I remember the first time I saw digital colour print. It was at Ipex in 1994, and I was royally entertained by the presentations. However, the only drawback was the overblown hype proclaiming the end of conventional print that had little bearing on reality. Despite initial detractors, digital print has made a huge impact on the industry, from mailing to short-run print-on-demand; it now accounts for some 15% by value (less by volume) of the whole print market. Most digital production uses electrophotographic technology and laser toner printing. While quality and reliability have improved greatly, and it is more affordable, there has been little in the way of development in format and range of materials. This has held back the growth of digital and its future depends on improvements in format, productivity, economics and quality.

Inkjet technology has been steadily developing with Kodak’s VersaMark, Agfa’s Dotrix and the Screen Truepress Jet520 (rebadged as the Infoprint 5000) taking a growing share of direct mail and colour transpromotional, books and newspapers. These will be joined by a few more models at Drupa, engendering a similar excitement with concept machines from Seiko-Epson, Fujifilm, Kodak and HP. The change is that many of these firm’s machines are being firmly positioned as real competition to offset.

Hewlett-Packard gave me the chance to explore the launch of their inkjet web press that is creating significant waves. With $104bn (£50bn) annual sales – $28bn in print and imaging – HP is the biggest supplier to the printing industry. Several years ago, it spent $1.4bn on scalable inkjet heads, using thermal pulsing that can be used in desktop and industrial print engines. Thermal heads are relatively simple compared to some piezo models and, with their economies of scale, HP will make sure the unit costs are low.

Alternative approach
HP talks about providing a solution to let printers prosper by providing technology to earn an attractive return on investment for high-volume digital. It believes the quality demanded by brands and commercial printers was not satisfied by the available inkjet equipment and the market had significant pent up demand that could not be accommodated economically. HP’s strategy thinks about printing differently to many digital equipment suppliers. Instead of following a model that works out how to maximise the revenue to the supplier, the company has determined what would be compelling for printers and tried to provide the solution.

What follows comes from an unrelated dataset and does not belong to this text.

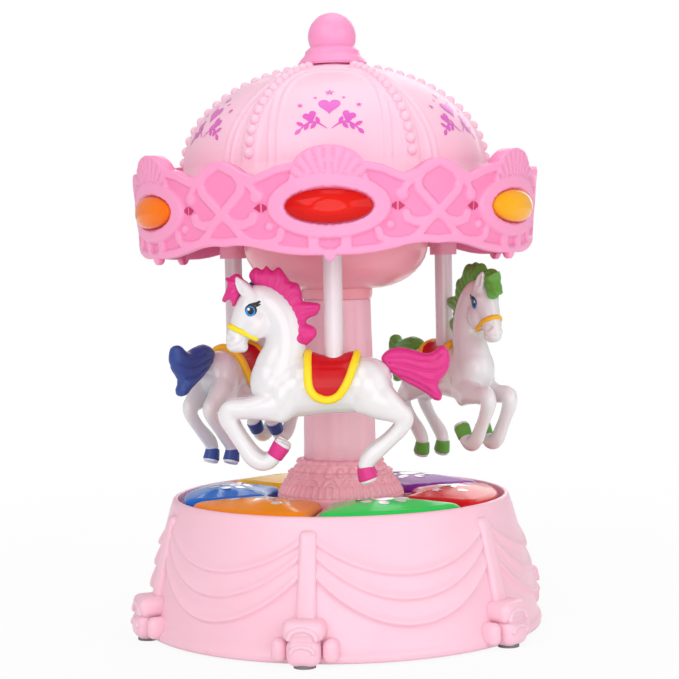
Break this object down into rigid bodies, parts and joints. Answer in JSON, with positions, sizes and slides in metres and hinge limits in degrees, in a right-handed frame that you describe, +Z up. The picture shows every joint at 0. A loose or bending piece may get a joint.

HP’s new press is a 30in wide web, running at 400 feet per minute through two engines. This works out at 2,600 A4 pages per minute, faster than a B1 press (even a perfector, depending on the run length). It has a monthly duty cycle of 70m pages – a straight sheetfed press would take 31 days of continuous printing at 12,000sph with no makereadies to print the same volume.

Ink innovations
The system uses pigmented inks with a clever twist to get over the issues of water-based inks and uncoated paper. There is an ingenious mechanism of pre-printing an ink binder onto the surface of the paper that stops ink spread and penetration leaving pigment on the surface for clean, bright sharp results (I should have thought of that). The press contains 140 of the 4.25 width, 600dpi thermal heads, each with 10,520 nozzles providing built-in redundancy and imaging consistency.

It is the economics that HP hopes will convince printers. The list price is less than $2.5m (dollars mean good news for UK buyers) and a consumable cost of just 0.5p for a colour page and less than 0.1p for a mono page. The company wants to lay down the gauntlet to offset and take a significant share of the conventional print market, and believes the combination of quality, speed and economics will be compelling for many printers to take the step into high volume digital.

But it is not just HP. Kodak is launching its Stream inkjet press that it calls ‘offset class’, also competitive in terms of quality, speed and costs. So, take a good look at inkjet at Drupa this year and see what it might do for your business and make up your mind objectively.